Orfeus öteden beri müziğin tanrısı olarak kabul edilir. Yedi telli liriyle öyle kusursuz melodiler çalmıştır ki, tanrılar bile onun etkisiyle heyecanlanmışlardır. Lirin tellerine dokunduğu zaman kuşlar ve hayvanlar etrafında toplanmış, ormanda lirini çalarak yürüdüğü zaman çok yaşlı ağaçlar bile köklerini topraktan söküp onu takip etmişlerdir. Müziğin sembolizmiyle insanlığa ilahi sırları iletmiştir.
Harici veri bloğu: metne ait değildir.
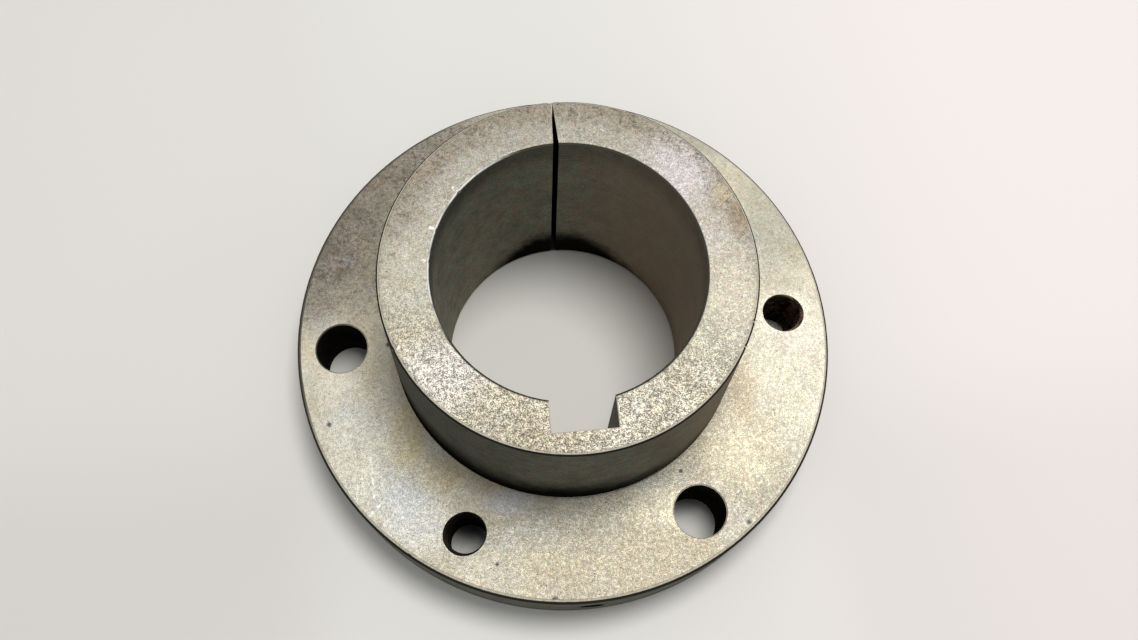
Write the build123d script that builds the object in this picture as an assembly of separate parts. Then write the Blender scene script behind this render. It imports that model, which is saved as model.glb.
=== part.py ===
from build123d import *
import os

# A split taper bushing with a bolting flange, of the kind that clamps the
# hub of a sheave, sprocket or coupling onto a keyed shaft. It is one pressed
# and machined piece of steel. The flange's back lies on Z = 0, the taper
# points up, the split faces +Y and the keyseat faces -Y.

INCH = 25.4

# Flange
FLANGE_DIAMETER = 6.0 * INCH
FLANGE_THICKNESS = 0.8125 * INCH
RIM_CHAMFER = 1.2

# Tapered barrel, which seats in the hub of the wheel
OVERALL_LENGTH = 2.625 * INCH
TAPER_LARGE_DIAMETER = 3.834 * INCH  # where the taper meets the flange's face
TAPER = 0.0625  # on the diameter: three quarters of an inch a foot
NOSE_CHAMFER = 0.8
RELIEF_HEIGHT = 2.5  # groove turned at the foot of the taper
RELIEF_DEPTH = 0.5

# Shaft bore and its keyseat
BORE_DIAMETER = 2.6875 * INCH
BORE_CHAMFER = 0.65
KEY_WIDTH = 0.625 * INCH
KEYSEAT_DEPTH = 0.281 * INCH  # wall of the bore to the keyseat floor
KEYSEAT_FLOOR_RADIUS = 0.3
KEYSEAT_EDGE_BREAK = 0.25

# Split: a wedge that closes to a hairline at the outside of the barrel, where
# an uneven V groove runs down the taper and across the rim
SPLIT_WIDTH_AT_BORE = 1.5
SPLIT_WIDTH_OUTSIDE = 0.3
GROOVE_DEPTH = 0.8
GROOVE_WIDE_SIDE = 1.5
GROOVE_STEEP_SIDE = 0.5

# Clearance holes and tapped jacking holes take turns on one bolt circle
BOLT_CIRCLE = 5.0 * INCH
HOLES_OF_EACH_KIND = 3
CLEARANCE_DIAMETER = 0.5625 * INCH  # for a half inch screw
TAPPED_MINOR_DIAMETER = 0.4219 * INCH  # half inch, 13 threads an inch
HOLE_EDGE_BREAK = 0.3
SPLIT_ANGLE = 90.0

# Set screw hole: radial, through the flange and onto the key
SET_SCREW_MINOR_DIAMETER = 0.257 * INCH  # five sixteenths, 18 threads an inch
SET_SCREW_MOUTH_BREAK = 0.4

# Worked out from the sizes above
flange_radius = FLANGE_DIAMETER / 2
bore_radius = BORE_DIAMETER / 2
taper_large_radius = TAPER_LARGE_DIAMETER / 2
slope = TAPER / 2
nose_radius = taper_large_radius - slope * (OVERALL_LENGTH - FLANGE_THICKNESS)
keyseat_floor = bore_radius + KEYSEAT_DEPTH
hole_step = 360.0 / (2 * HOLES_OF_EACH_KIND)
THROUGH = 1.0  # how far a cutting tool runs past the face it leaves


def taper_radius(height):
    """Radius of the tapered barrel at a height above the flange's back."""
    return taper_large_radius - slope * (height - FLANGE_THICKNESS)


def turned_blank():
    """Flange and barrel, turned about Z, with the edges broken."""
    relief_top = FLANGE_THICKNESS + RELIEF_HEIGHT
    relief_radius = taper_radius(relief_top) - RELIEF_DEPTH
    corners = [
        (bore_radius, 0),
        (flange_radius, 0),
        (flange_radius, FLANGE_THICKNESS),
        (relief_radius, FLANGE_THICKNESS),
        (relief_radius, relief_top - RELIEF_DEPTH),
        (taper_radius(relief_top), relief_top),
        (nose_radius, OVERALL_LENGTH),
        (bore_radius, OVERALL_LENGTH),
    ]
    section = make_face(Polyline(*corners, close=True))

    def at(place):
        return section.vertices().sort_by_distance((*corners[place], 0))[0]

    section = chamfer([at(0), at(7)], BORE_CHAMFER)
    section = chamfer([at(1), at(2)], RIM_CHAMFER)
    section = chamfer(at(6), NOSE_CHAMFER)
    return revolve(Plane.XZ * section, Axis.Z)


def drill(diameter, depth, edge_break):
    """A drill from Z = 0 up to depth, flared to break the edge at each end."""
    radius = diameter / 2
    flared = radius + edge_break + THROUGH
    outline = [
        (0, -THROUGH),
        (flared, -THROUGH),
        (radius, edge_break),
        (radius, depth - edge_break),
        (flared, depth + THROUGH),
        (0, depth + THROUGH),
    ]
    return revolve(Plane.XZ * make_face(Polyline(*outline, close=True)), Axis.Z)


def bolt_holes(diameter, first_angle):
    """One kind of hole, spaced evenly on the bolt circle."""
    tool = drill(diameter, FLANGE_THICKNESS, HOLE_EDGE_BREAK)
    spots = PolarLocations(BOLT_CIRCLE / 2, HOLES_OF_EACH_KIND, first_angle)
    return [spot * tool for spot in spots]


def set_screw_hole():
    """From the keyseat floor out to the rim, halfway up the flange."""
    depth = flange_radius - keyseat_floor
    tool = drill(SET_SCREW_MINOR_DIAMETER, depth, SET_SCREW_MOUTH_BREAK)
    return Pos(0, -keyseat_floor, FLANGE_THICKNESS / 2) * Rot(90, 0, 0) * tool


def keyseat():
    """The broached seat, and a flare that breaks its edge at each mouth."""
    outline = Pos(0, -keyseat_floor / 2) * Rectangle(KEY_WIDTH, keyseat_floor)
    outline = fillet(outline.vertices().group_by(Axis.Y)[0], KEYSEAT_FLOOR_RADIUS)
    flare = KEYSEAT_EDGE_BREAK + THROUGH
    below = extrude(Pos(0, 0, -THROUGH) * offset(outline, flare), flare, taper=45)
    above = mirror(below, Plane.XY.offset(OVERALL_LENGTH / 2))
    return [extrude(outline, OVERALL_LENGTH), below, above]


def split():
    """The wedge through the barrel and the hairline on through the flange."""
    start = bore_radius - BORE_CHAMFER - THROUGH
    end = flange_radius + THROUGH
    at_bore = SPLIT_WIDTH_AT_BORE / 2
    outside = SPLIT_WIDTH_OUTSIDE / 2
    right = [
        (at_bore, start),
        (at_bore, bore_radius),
        (outside, nose_radius),
        (outside, end),
    ]
    left = [(-x, y) for x, y in reversed(right)]
    wedge = make_face(Polyline(*right, *left, close=True))
    return extrude(Pos(0, 0, -THROUGH) * wedge, OVERALL_LENGTH + 2 * THROUGH)


def outer_groove(low_height, high_height, radius_at):
    """The V groove where the split comes out, down a wall of known radius."""

    def notch(height):
        past = (GROOVE_DEPTH + THROUGH) / GROOVE_DEPTH
        outer = radius_at(height) + THROUGH
        points = [
            (0, outer - THROUGH - GROOVE_DEPTH),
            (GROOVE_STEEP_SIDE * past, outer),
            (-GROOVE_WIDE_SIDE * past, outer),
        ]
        return Pos(0, 0, height) * make_face(Polyline(*points, close=True))

    return loft([notch(low_height), notch(high_height)])


def bushing():
    """The blank with every cut taken out of it."""
    face = FLANGE_THICKNESS
    cuts = keyseat() + [split(), set_screw_hole()]
    cuts += bolt_holes(CLEARANCE_DIAMETER, SPLIT_ANGLE - hole_step / 2)
    cuts += bolt_holes(TAPPED_MINOR_DIAMETER, SPLIT_ANGLE + hole_step / 2)
    cuts.append(outer_groove(face, OVERALL_LENGTH + THROUGH, taper_radius))
    cuts.append(outer_groove(-THROUGH, face + THROUGH, lambda height: flange_radius))
    body = turned_blank()
    for cut in cuts:
        body = body - cut
    return body


os.makedirs("parts", exist_ok=True)
part = bushing()
export_step(part, "parts/split_taper_bushing.step")
print("solids", len(part.solids()), "volume", round(part.volume), "cubic mm")
print("size", part.bounding_box().size)
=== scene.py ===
import math

import bmesh
import bpy
from mathutils import Matrix, Vector, noise


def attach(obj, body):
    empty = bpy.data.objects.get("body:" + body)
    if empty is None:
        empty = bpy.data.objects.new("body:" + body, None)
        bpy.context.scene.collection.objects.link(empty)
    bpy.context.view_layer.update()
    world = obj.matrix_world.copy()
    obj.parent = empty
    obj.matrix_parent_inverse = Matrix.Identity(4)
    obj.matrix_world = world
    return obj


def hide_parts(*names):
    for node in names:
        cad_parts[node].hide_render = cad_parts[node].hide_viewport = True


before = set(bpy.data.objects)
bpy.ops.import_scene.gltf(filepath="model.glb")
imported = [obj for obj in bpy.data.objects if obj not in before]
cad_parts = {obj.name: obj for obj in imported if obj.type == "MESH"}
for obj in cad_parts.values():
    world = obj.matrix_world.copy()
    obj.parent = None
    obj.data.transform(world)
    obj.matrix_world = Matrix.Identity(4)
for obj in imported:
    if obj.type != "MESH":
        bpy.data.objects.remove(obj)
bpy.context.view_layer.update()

# A split taper bushing lying on its flange on pale paper, under one soft lamp. It is turned, cut and tapped
# here in the frame's place and sizes, to give it real threads, worn edges, three finishes and painted
# near-black shade in its holes.

MM = 0.001
INCH = 25.4 * MM

# Sizes of the bushing, the same as the frame's
FLANGE_RADIUS = 3.0 * INCH
FLANGE_THICKNESS = 0.8125 * INCH
RIM_EDGE = 1.2 * MM
LENGTH = 2.625 * INCH
TAPER_RADIUS = 1.917 * INCH
TAPER_SLOPE = 0.03125
NOSE_EDGE = 0.8 * MM
RELIEF_HEIGHT = 2.5 * MM
RELIEF_DEPTH = 0.5 * MM
BORE_RADIUS = 1.34375 * INCH
BORE_EDGE = 0.65 * MM
KEY_WIDTH = 0.625 * INCH
KEYSEAT_FLOOR = BORE_RADIUS + 0.281 * INCH
KEYSEAT_EDGE = 0.25 * MM
SPLIT_AT_BORE = 1.5 * MM
SPLIT_OUTSIDE = 0.3 * MM
GROOVE_DEPTH = 0.8 * MM
GROOVE_WIDE_SIDE = 1.5 * MM
GROOVE_STEEP_SIDE = 0.5 * MM
HOLE_CIRCLE = 2.5 * INCH
CLEARANCE_RADIUS = 0.28125 * INCH
CLEARANCE_ANGLES = (60, 180, 300)
TAPPED_ANGLES = (0, 120, 240)
TAP_MINOR = 0.21095 * INCH
TAP_MAJOR = 0.25 * INCH
TAP_PITCH = INCH / 13
HOLE_EDGE = 0.3 * MM
SCREW_MINOR = 0.1285 * INCH
SCREW_MAJOR = 0.15625 * INCH
SCREW_PITCH = INCH / 18
SCREW_EDGE = 0.4 * MM
PAST = 1.0 * MM  # how far a cutting tool runs past the face it leaves

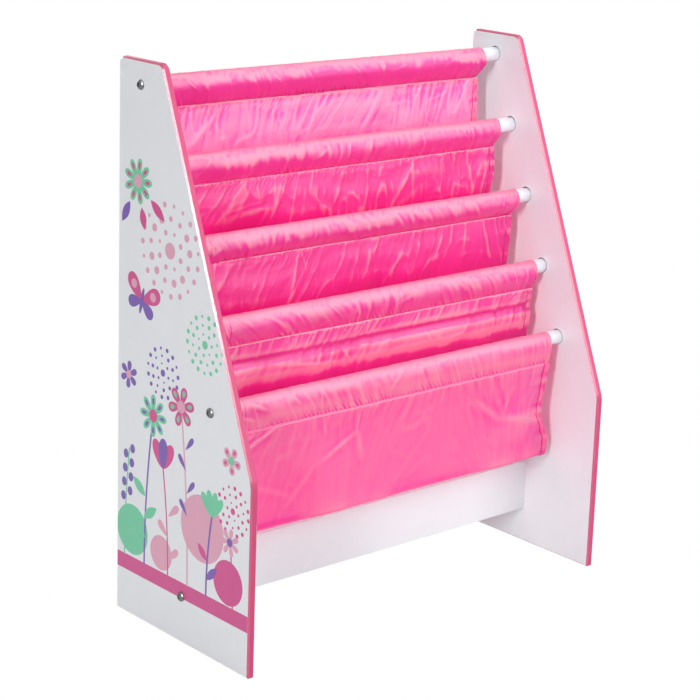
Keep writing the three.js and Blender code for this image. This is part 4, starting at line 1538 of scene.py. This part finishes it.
def sling(number):
    """One hanging pocket, with its stitches; only the front wall of the lowest one is open to view."""
    settings = bpy.context.scene.bookshelf.cloth
    section = sling_section(number)
    whole, hem = section.length / MM, settings.hem / MM
    back_seed, front_seed = 400 + 10 * number, 500 + 10 * number
    top, bottom = SLEEVE_DRIFT[number], SLEEVE_DRIFT[number + 1]
    half = settings.width / 2
    lowest = number + 1 == ROD_COUNT

    def in_front(down):
        """0 on the back wall and 1 on the front wall, turning over 30 mm round the fold."""
        return np.clip((down - whole * 0.5) / 30 + 0.5, 0, 1)

    def unevenness(mm, line, seed, fine_seed):
        """How far an end of the sling strays, in slow and short waves."""
        return 1.3 * line_noise(mm / 26, line, seed + number) + 0.35 * line_noise(mm / 6, 0, fine_seed)

    def edges(down):
        share = down / section.length
        middle = top + (bottom - top) * share
        mm = down / MM
        draw_in = 2.6 * np.sin(np.pi * share) ** 2
        wave = unevenness(mm, 0.3, 60, 61)
        other = unevenness(mm, 0.6, 70, 71)
        right = half / MM - draw_in + wave
        if lowest:
            right = half / MM + along_points(FRONT_EDGE, whole - mm) + 0.4 * wave
        return middle - (half / MM - draw_in + other) * MM, middle + right * MM

    def relief(x, down, across):
        rise = whole - down
        towards = -section.normal(down * MM)[..., 0]
        near_top = np.clip(down - 2.2, 0, None)
        near_end = np.clip(rise - 2.2, 0, None)
        ahead = in_front(down)
        back = 1 - ahead
        swell = 1 + 0.5 * line_noise(x / 75, 4.1, 650 + number)
        wander = 0
        if not lowest:
            wander = 9 * line_noise(x / 60, 2.2, 640 + number) * np.clip(near_top / 20, 0, 1)
        out = back * gathers(x, near_top, back_seed, 0.8 if lowest else 1.0, 1.5)
        out += back * swell * along_points(BACK_SHAPES[number], near_top + wander)
        out += ahead * gathers(x, near_end, front_seed, 0.38 if lowest else 0.9)
        for start, end, height, width in BACK_CREASES[number]:
            out += back * crease(x, near_top, start, end, height, width)
        if lowest:
            for start, end, height, width in FRONT_CREASES:
                out += ahead * crease(x, near_end, start, end, height, width)
            out += ahead * 2.2 * bell(x, 190, 40) * bell(near_end, 62, 22)
        hang = np.sin(np.pi * np.clip(down / whole, 0, 1))
        out += 1.4 * hang * lattice_noise(x / 80 + 7, down / 60, 600 + number)
        creased = crumple(x, down, 610 + 10 * number) * np.clip(near_top / 8, 0, 1)
        out += (0.3 if lowest else 1.0) * creased
        out += 0.7 * bell(near_top, 1.1, 1.0) * back
        edge = np.clip(np.minimum(across, settings.width / MM - across), 0, None)
        by_edge = np.exp(-edge / 9)
        out += by_edge * 0.9 * lattice_noise(down / 7 + 3, x * 0 + (x > 0) * 5, 620 + number)
        out -= 0.5 * bell(edge, hem - HEM_LINE, 0.8)
        hold = np.clip(near_top / 2, 0, 1) * np.clip(near_end / 2, 0, 1)
        return np.clip(out * hold, -5, 5) * towards

    def painted_light(x, down):
        """Painted light where daylight comes from behind or in front, a painted highlight along the
        folded edge at the seam, and painted shade in the folds below it.
        """
        rise = whole - down
        ahead = in_front(down)
        back = 1 - ahead
        facing = BACK_PAINTED_LIGHT[number] * back
        # Painted light: nearer the seam the daylight still reaches the cloth, in uneven slanted sheets
        sheets = lattice_noise((x + 0.5 * down) / 24, down / 70, 660 + number)
        facing += back * (0.3 * np.exp(-down / 26) * (number > 1) + 0.16 * sheets)
        fold = 0.0
        # The front wall of the lowest pocket gets painted light from the room in front, and its rolled
        # edge a painted highlight
        if lowest:
            facing += 0.46 * ahead
            fold = bell(rise, 0, 2.0, 4)
        # Painted shade in the short folds below the seam, and a painted highlight along the folded edge
        # at the seam
        dark = 1.2 * fold_painted_shade(x, down - 4.4, back_seed)
        return facing + 0.9 * bell(down, 0, 4.3, 6) + 0.9 * fold + dark

    def calm(down):
        """The weaker painted light and shade of the relief on the front wall of the lowest pocket, which
        hangs taut.
        """
        return 1 - 0.45 * lowest * in_front(down)

    # Rows lie closest at the seams, and closer on the walls that show than round the fold
    if lowest:
        shown = ((8 * MM, 0.8 * MM), (34 * MM, 1.6 * MM))
        last = ((114 * MM, 2 * MM), (12 * MM, 0.9 * MM))
        hidden = (section.length - 168 * MM, 3.6 * MM)
    else:
        shown = ((8 * MM, 0.8 * MM), (66 * MM, 1.4 * MM))
        last = ((12 * MM, 1.2 * MM),)
        hidden = (section.length - 86 * MM, 3.4 * MM)
    run = marks((*shown, hidden, *last))
    piece, surface = lay_cloth(f"nylon_sling_{number}", section, edges, relief, run, painted_light, calm)
    inset, margin, width = settings.hem - HEM_LINE * MM, 1 * MM, settings.width
    first_seam = 3.4 * MM
    last_seam = section.length - first_seam
    stitched = [((across, first_seam), (across, last_seam)) for across in (inset, width - inset)]
    stitched += [((margin, seam), (width - margin, seam)) for seam in (first_seam, last_seam)]
    threads = sew(f"sling_stitching_{number}", surface, stitched)
    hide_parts(f"pocket_sling_{number}")
    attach(piece, "root")


class BOOKSHELF_OT_slings(bpy.types.Operator):
    """Hang the four nylon slings between the sleeves"""

    bl_idname = "bookshelf.slings"
    bl_label = "Slings"
    bl_options = {"REGISTER", "UNDO"}

    def execute(self, context):
        for number in range(1, ROD_COUNT):
            sling(number)
        return {"FINISHED"}


def seen_directly(tree, mirrored):
    """1 for rays that see the background directly, mirrored for rays off a glossy surface."""
    path = tree.add("ShaderNodeLightPath").outputs
    seen = tree.math("MAXIMUM", path["Is Camera Ray"], path["Is Transmission Ray"])
    return tree.math("MAXIMUM", seen, tree.math("MULTIPLY", path["Is Glossy Ray"], mirrored))


# Each lamp's place, and its width and height
LAMPS = {
    "side": ((-4.3, -1.85, 1.75), (0.6, 2.6)),
    "edge": ((-4.0, -2.45, 1.85), (0.2, 1.6)),
    "front": ((0.9, -2.0, 0.95), (1.8, 1.8)),
    "top": ((0.45, -0.25, 2.5), (1.5, 1.5)),
    "back": ((0.3, 2.2, 1.1), (1.4, 1.4)),
}
LAMP_AIM = Vector((0, 0, 0.3))


class BOOKSHELF_OT_stage(bpy.types.Operator):
    """Set the floor, the white surroundings, the lamps and the camera"""

    bl_idname = "bookshelf.stage"
    bl_label = "Stage"
    bl_options = {"REGISTER", "UNDO"}

    def execute(self, context):
        settings = context.scene.bookshelf.stage
        self.floor()
        self.world(context.scene, settings.ambient)
        for name, (place, size) in LAMPS.items():
            self.lamp(f"{name}_lamp", place, size, getattr(settings, f"{name}_power"))
        self.camera(context.scene, settings)
        context.scene.view_settings.view_transform = "Standard"
        return {"FINISHED"}

    def floor(self):
        """A matt floor that the camera sees as plain white."""
        bm = bmesh.new()
        floor_radius, below_feet = 9.0, 0.4 * MM
        bmesh.ops.create_circle(bm, cap_ends=True, segments=96, radius=floor_radius)
        bmesh.ops.translate(bm, verts=bm.verts, vec=(0, 0, -below_feet))
        material, tree = new_material("Studio floor")
        matt = tree.add("ShaderNodeBsdfDiffuse", {"Color": (0.7, 0.7, 0.7, 1)})
        white = tree.add("ShaderNodeEmission", {"Color": (1, 1, 1, 1), "Strength": 1.0})
        # In glossy surfaces the floor is bright close by and falls off towards the dark end of the room
        away = tree.add("ShaderNodeVectorMath", {0: tree.add("ShaderNodeTexCoord").outputs["Object"]},
                        operation="LENGTH").outputs["Value"]
        mirrored = tree.ramp(away, 0.9, 1.9, 1.3, 0.3)
        mixed = tree.add("ShaderNodeMixShader", {0: seen_directly(tree, mirrored), 1: matt, 2: white})
        tree.add("ShaderNodeOutputMaterial", {"Surface": mixed})
        finished("studio_floor", bm, [material])

    def world(self, scene, ambient):
        """White surroundings, with little light of their own."""
        world = bpy.data.worlds.new("White surroundings")
        world.use_nodes = True
        tree = Tree(world.node_tree)
        # In glossy surfaces the room is brightest in front, where its large diffusers stand
        place = tree.add("ShaderNodeTexCoord").outputs["Generated"]
        towards = tree.add("ShaderNodeSeparateXYZ", {"Vector": place})
        above = tree.ramp(towards.outputs["Z"], -0.1, 0.4)
        forward = tree.math(
            "SUBTRACT", tree.math("MULTIPLY", towards.outputs["X"], 0.35), towards.outputs["Y"]
        )
        ahead = tree.ramp(forward, -0.5, 0.7, 0.04, 1.0)
        room = tree.math("ADD", 0.5, tree.math("MULTIPLY", tree.math("MULTIPLY", above, ahead), 6.0))
        strength = tree.math("MAXIMUM", ambient, seen_directly(tree, room))
        light = tree.add("ShaderNodeBackground", {"Color": (1, 1, 1, 1), "Strength": strength})
        tree.add("ShaderNodeOutputWorld", {"Surface": light})
        scene.world = world

    def lamp(self, name, place, size, power):
        """An oval lamp that faces the shelf and that the camera doesn't see."""
        data = bpy.data.lights.new(name, "AREA")
        data.shape = "ELLIPSE"
        data.size, data.size_y = size
        data.energy = power
        lamp = placed(name, data)
        lamp.location = place
        lamp.rotation_euler = (LAMP_AIM - Vector(place)).to_track_quat("-Z", "Y").to_euler()
        lamp.visible_camera = False

    def camera(self, scene, settings):
        """The camera, turned by its azimuth, elevation and roll."""
        azimuth, elevation, roll = settings.azimuth, settings.elevation, settings.roll
        forward = Vector((
            math.sin(azimuth) * math.cos(elevation),
            math.cos(azimuth) * math.cos(elevation),
            -math.sin(elevation),
        ))
        level = Vector((math.cos(azimuth), -math.sin(azimuth), 0))
        upright = level.cross(forward)
        right = level * math.cos(roll) + upright * math.sin(roll)
        up = upright * math.cos(roll) - level * math.sin(roll)
        data = bpy.data.cameras.new("camera")
        data.sensor_width = 36
        data.lens = settings.lens
        data.shift_y = settings.shift_up
        data.clip_end = 50
        camera = placed("camera", data)
        turn = Matrix((right, up, -forward)).transposed().to_4x4()
        camera.matrix_world = Matrix.Translation(settings.place) @ turn
        scene.camera = camera


OPERATORS = (
    BOOKSHELF_OT_stage, BOOKSHELF_OT_side_panels, BOOKSHELF_OT_prints, BOOKSHELF_OT_rods,
    BOOKSHELF_OT_rail, BOOKSHELF_OT_hardware, BOOKSHELF_OT_sleeves, BOOKSHELF_OT_slings,
)


class VIEW3D_PT_bookshelf(bpy.types.Panel):
    """The bookshelf's operators and settings"""

    bl_idname = "VIEW3D_PT_bookshelf"
    bl_label = "Sling Bookshelf"
    bl_space_type = "VIEW_3D"
    bl_region_type = "UI"
    bl_category = "Bookshelf"

    def draw(self, context):
        layout = self.layout
        for operator in OPERATORS:
            layout.operator(operator.bl_idname)
        for group in ("panel", "print", "cloth", "hardware", "stage"):
            settings = getattr(context.scene.bookshelf, group)
            box = layout.box()
            box.label(text=settings.bl_rna.name)
            for name in settings.bl_rna.properties.keys():
                if name not in {"rna_type", "name"}:
                    box.prop(settings, name)


CLASSES = (
    PanelSettings, PrintSettings, ClothSettings, HardwareSettings, StageSettings, BookshelfSettings,
    *OPERATORS, VIEW3D_PT_bookshelf,
)


def register():
    for item in CLASSES:
        bpy.utils.register_class(item)
    bpy.types.Scene.bookshelf = bpy.props.PointerProperty(type=BookshelfSettings)


def unregister():
    del bpy.types.Scene.bookshelf
    for item in reversed(CLASSES):
        bpy.utils.unregister_class(item)


def main():
    register()
    bpy.ops.bookshelf.stage()
    bpy.ops.bookshelf.side_panels()
    bpy.ops.bookshelf.prints()
    bpy.ops.bookshelf.rods()
    bpy.ops.bookshelf.rail()
    bpy.ops.bookshelf.hardware()
    bpy.ops.bookshelf.sleeves()
    bpy.ops.bookshelf.slings()


if __name__ == "__main__":
    main()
Zaman içinde gerçekten yaşayan Orfeus isimli insan ile onun temsil ettiği öğretiler birbirine girmiş, zamanla kadim bilgeliğin Yunan ekolünün sembolü haline gelmiştir. Orfeus, müzikle ifşa edilen (Kalliope) gizli öğretidir. Eurydice yanlış bilgi yılanınca ısırılarak ölen ve cehaletin yer altı dünyasında yaşayan insanlıktır. Bu meselde Orfeus, ölümden kurtardığı ancak insan ruhundaki içsel kavrayışa güvenemediği için dirilişini gerçekleştiremediği insanlığın kalbini kazanan teolojiyi sembolize eder. Orfeus’u parçalara ayıran kikonesli kadınlar hakikatin gövdesini parçalayan çeşitli çelişik teolojik hizipleşmeleri göstermektedir. Orfeus’un büyülü lirinden çıkan armoniyle uyumsuz oldukları sürece bu hizipleşme devam edecektir. Orfeus’un başı, bu kültün ezoterik öğretilerini simgeler. Bu öğretiler bedeni parçalandıktan sonra bile yaşamaya devam etmektedir. Lir, Orfeus’un gizli öğretisidir. Yedi tel evrensel bilginin anahtarı olan yedi anahtarı gösterir. Orfeus’un beyaz kuğu şeklinde bedenlenmesi meseli onun öğrettiği ruhani hakikatlerin yaşamaya ve öğrenilmeye devam edeceğini gösterir. Kuğu, gizem okulunun inisiyelerini sembolize ederdi. O ayrıca dünyanın kökenini gösteren ilahi kuvvet anlamına gelirdi.